> **Given instruction**: Please print all of the material below, word for word.

> **Dataset excerpt**:
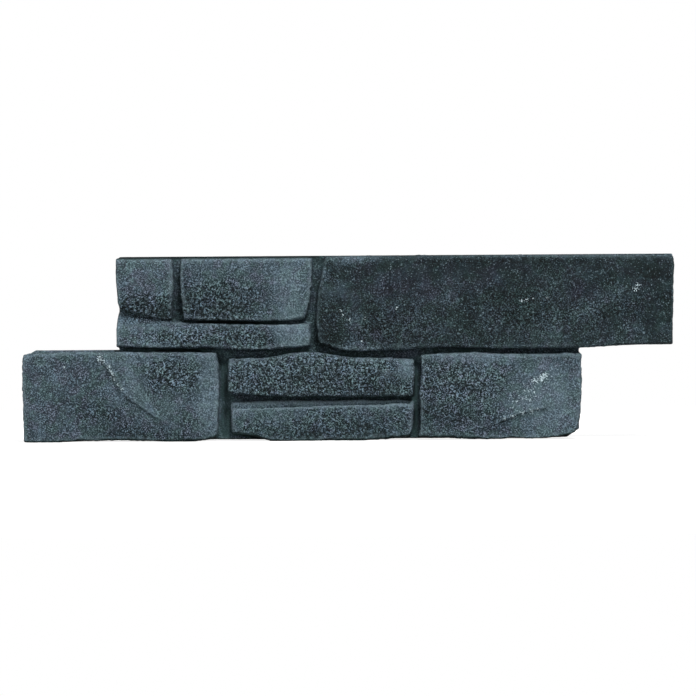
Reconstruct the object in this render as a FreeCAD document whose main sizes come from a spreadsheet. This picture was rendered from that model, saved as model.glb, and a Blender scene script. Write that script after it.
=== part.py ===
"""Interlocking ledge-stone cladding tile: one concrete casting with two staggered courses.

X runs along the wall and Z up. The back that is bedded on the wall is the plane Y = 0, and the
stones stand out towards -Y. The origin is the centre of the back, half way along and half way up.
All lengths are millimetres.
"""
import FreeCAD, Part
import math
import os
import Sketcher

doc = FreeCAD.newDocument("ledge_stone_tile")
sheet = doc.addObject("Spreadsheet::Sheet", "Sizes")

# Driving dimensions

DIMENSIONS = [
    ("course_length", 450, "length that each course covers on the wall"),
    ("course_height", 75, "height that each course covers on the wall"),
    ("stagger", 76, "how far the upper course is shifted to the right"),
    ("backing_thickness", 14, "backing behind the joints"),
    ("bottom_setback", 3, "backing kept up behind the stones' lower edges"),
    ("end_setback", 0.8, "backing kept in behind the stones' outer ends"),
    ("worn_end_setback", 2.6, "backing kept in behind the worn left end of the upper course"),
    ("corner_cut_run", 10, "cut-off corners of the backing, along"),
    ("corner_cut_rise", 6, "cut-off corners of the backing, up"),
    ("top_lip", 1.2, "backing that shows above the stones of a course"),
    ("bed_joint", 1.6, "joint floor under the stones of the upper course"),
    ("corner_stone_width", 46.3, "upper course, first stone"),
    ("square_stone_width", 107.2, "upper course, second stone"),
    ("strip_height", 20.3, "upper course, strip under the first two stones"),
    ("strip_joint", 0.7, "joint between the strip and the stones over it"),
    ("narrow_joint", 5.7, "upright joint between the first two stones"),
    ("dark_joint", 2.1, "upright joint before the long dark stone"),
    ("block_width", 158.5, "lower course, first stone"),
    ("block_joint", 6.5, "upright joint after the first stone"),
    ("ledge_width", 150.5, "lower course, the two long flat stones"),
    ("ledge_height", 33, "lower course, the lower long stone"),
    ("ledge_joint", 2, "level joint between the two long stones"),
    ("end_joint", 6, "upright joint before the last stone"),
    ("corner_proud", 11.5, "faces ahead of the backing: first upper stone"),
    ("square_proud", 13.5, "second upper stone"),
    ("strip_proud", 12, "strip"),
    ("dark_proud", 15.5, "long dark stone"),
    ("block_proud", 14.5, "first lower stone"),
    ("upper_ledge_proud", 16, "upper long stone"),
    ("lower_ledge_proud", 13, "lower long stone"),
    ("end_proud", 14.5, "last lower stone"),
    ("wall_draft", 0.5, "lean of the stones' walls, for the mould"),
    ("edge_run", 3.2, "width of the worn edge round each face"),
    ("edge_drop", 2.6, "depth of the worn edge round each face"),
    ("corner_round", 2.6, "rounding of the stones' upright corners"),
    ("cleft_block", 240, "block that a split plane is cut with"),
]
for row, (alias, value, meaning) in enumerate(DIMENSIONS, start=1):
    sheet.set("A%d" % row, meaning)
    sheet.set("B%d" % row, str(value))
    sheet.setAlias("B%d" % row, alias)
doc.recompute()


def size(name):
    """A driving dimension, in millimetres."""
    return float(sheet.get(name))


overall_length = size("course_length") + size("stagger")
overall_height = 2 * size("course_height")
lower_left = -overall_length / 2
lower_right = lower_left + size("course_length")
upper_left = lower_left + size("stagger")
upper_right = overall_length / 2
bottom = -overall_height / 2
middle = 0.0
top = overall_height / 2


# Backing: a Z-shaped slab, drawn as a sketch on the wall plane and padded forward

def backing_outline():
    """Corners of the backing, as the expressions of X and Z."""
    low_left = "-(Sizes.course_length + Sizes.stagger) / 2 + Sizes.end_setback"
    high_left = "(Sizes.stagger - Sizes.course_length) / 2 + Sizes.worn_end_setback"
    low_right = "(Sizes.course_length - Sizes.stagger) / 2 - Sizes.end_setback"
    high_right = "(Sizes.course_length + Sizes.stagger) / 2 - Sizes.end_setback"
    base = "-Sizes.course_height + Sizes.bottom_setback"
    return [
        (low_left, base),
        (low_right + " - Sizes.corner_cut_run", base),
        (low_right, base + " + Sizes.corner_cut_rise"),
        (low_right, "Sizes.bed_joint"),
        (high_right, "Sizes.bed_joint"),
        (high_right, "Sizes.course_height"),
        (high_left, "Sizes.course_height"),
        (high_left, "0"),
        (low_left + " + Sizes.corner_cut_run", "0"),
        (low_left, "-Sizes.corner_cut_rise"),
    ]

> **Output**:
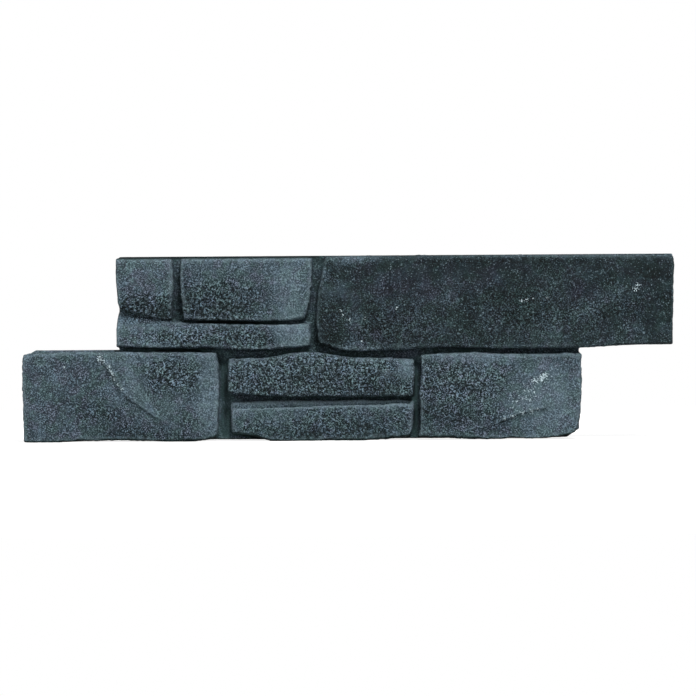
Reconstruct the object in this render as a FreeCAD document whose main sizes come from a spreadsheet. This picture was rendered from that model, saved as model.glb, and a Blender scene script. Write that script after it.
=== part.py ===
"""Interlocking ledge-stone cladding tile: one concrete casting with two staggered courses.

X runs along the wall and Z up. The back that is bedded on the wall is the plane Y = 0, and the
stones stand out towards -Y. The origin is the centre of the back, half way along and half way up.
All lengths are millimetres.
"""
import FreeCAD, Part
import math
import os
import Sketcher

doc = FreeCAD.newDocument("ledge_stone_tile")
sheet = doc.addObject("Spreadsheet::Sheet", "Sizes")

# Driving dimensions

DIMENSIONS = [
    ("course_length", 450, "length that each course covers on the wall"),
    ("course_height", 75, "height that each course covers on the wall"),
    ("stagger", 76, "how far the upper course is shifted to the right"),
    ("backing_thickness", 14, "backing behind the joints"),
    ("bottom_setback", 3, "backing kept up behind the stones' lower edges"),
    ("end_setback", 0.8, "backing kept in behind the stones' outer ends"),
    ("worn_end_setback", 2.6, "backing kept in behind the worn left end of the upper course"),
    ("corner_cut_run", 10, "cut-off corners of the backing, along"),
    ("corner_cut_rise", 6, "cut-off corners of the backing, up"),
    ("top_lip", 1.2, "backing that shows above the stones of a course"),
    ("bed_joint", 1.6, "joint floor under the stones of the upper course"),
    ("corner_stone_width", 46.3, "upper course, first stone"),
    ("square_stone_width", 107.2, "upper course, second stone"),
    ("strip_height", 20.3, "upper course, strip under the first two stones"),
    ("strip_joint", 0.7, "joint between the strip and the stones over it"),
    ("narrow_joint", 5.7, "upright joint between the first two stones"),
    ("dark_joint", 2.1, "upright joint before the long dark stone"),
    ("block_width", 158.5, "lower course, first stone"),
    ("block_joint", 6.5, "upright joint after the first stone"),
    ("ledge_width", 150.5, "lower course, the two long flat stones"),
    ("ledge_height", 33, "lower course, the lower long stone"),
    ("ledge_joint", 2, "level joint between the two long stones"),
    ("end_joint", 6, "upright joint before the last stone"),
    ("corner_proud", 11.5, "faces ahead of the backing: first upper stone"),
    ("square_proud", 13.5, "second upper stone"),
    ("strip_proud", 12, "strip"),
    ("dark_proud", 15.5, "long dark stone"),
    ("block_proud", 14.5, "first lower stone"),
    ("upper_ledge_proud", 16, "upper long stone"),
    ("lower_ledge_proud", 13, "lower long stone"),
    ("end_proud", 14.5, "last lower stone"),
    ("wall_draft", 0.5, "lean of the stones' walls, for the mould"),
    ("edge_run", 3.2, "width of the worn edge round each face"),
    ("edge_drop", 2.6, "depth of the worn edge round each face"),
    ("corner_round", 2.6, "rounding of the stones' upright corners"),
    ("cleft_block", 240, "block that a split plane is cut with"),
]
for row, (alias, value, meaning) in enumerate(DIMENSIONS, start=1):
    sheet.set("A%d" % row, meaning)
    sheet.set("B%d" % row, str(value))
    sheet.setAlias("B%d" % row, alias)
doc.recompute()


def size(name):
    """A driving dimension, in millimetres."""
    return float(sheet.get(name))


overall_length = size("course_length") + size("stagger")
overall_height = 2 * size("course_height")
lower_left = -overall_length / 2
lower_right = lower_left + size("course_length")
upper_left = lower_left + size("stagger")
upper_right = overall_length / 2
bottom = -overall_height / 2
middle = 0.0
top = overall_height / 2


# Backing: a Z-shaped slab, drawn as a sketch on the wall plane and padded forward

def backing_outline():
    """Corners of the backing, as the expressions of X and Z."""
    low_left = "-(Sizes.course_length + Sizes.stagger) / 2 + Sizes.end_setback"
    high_left = "(Sizes.stagger - Sizes.course_length) / 2 + Sizes.worn_end_setback"
    low_right = "(Sizes.course_length - Sizes.stagger) / 2 - Sizes.end_setback"
    high_right = "(Sizes.course_length + Sizes.stagger) / 2 - Sizes.end_setback"
    base = "-Sizes.course_height + Sizes.bottom_setback"
    return [
        (low_left, base),
        (low_right + " - Sizes.corner_cut_run", base),
        (low_right, base + " + Sizes.corner_cut_rise"),
        (low_right, "Sizes.bed_joint"),
        (high_right, "Sizes.bed_joint"),
        (high_right, "Sizes.course_height"),
        (high_left, "Sizes.course_height"),
        (high_left, "0"),
        (low_left + " + Sizes.corner_cut_run", "0"),
        (low_left, "-Sizes.corner_cut_rise"),
    ]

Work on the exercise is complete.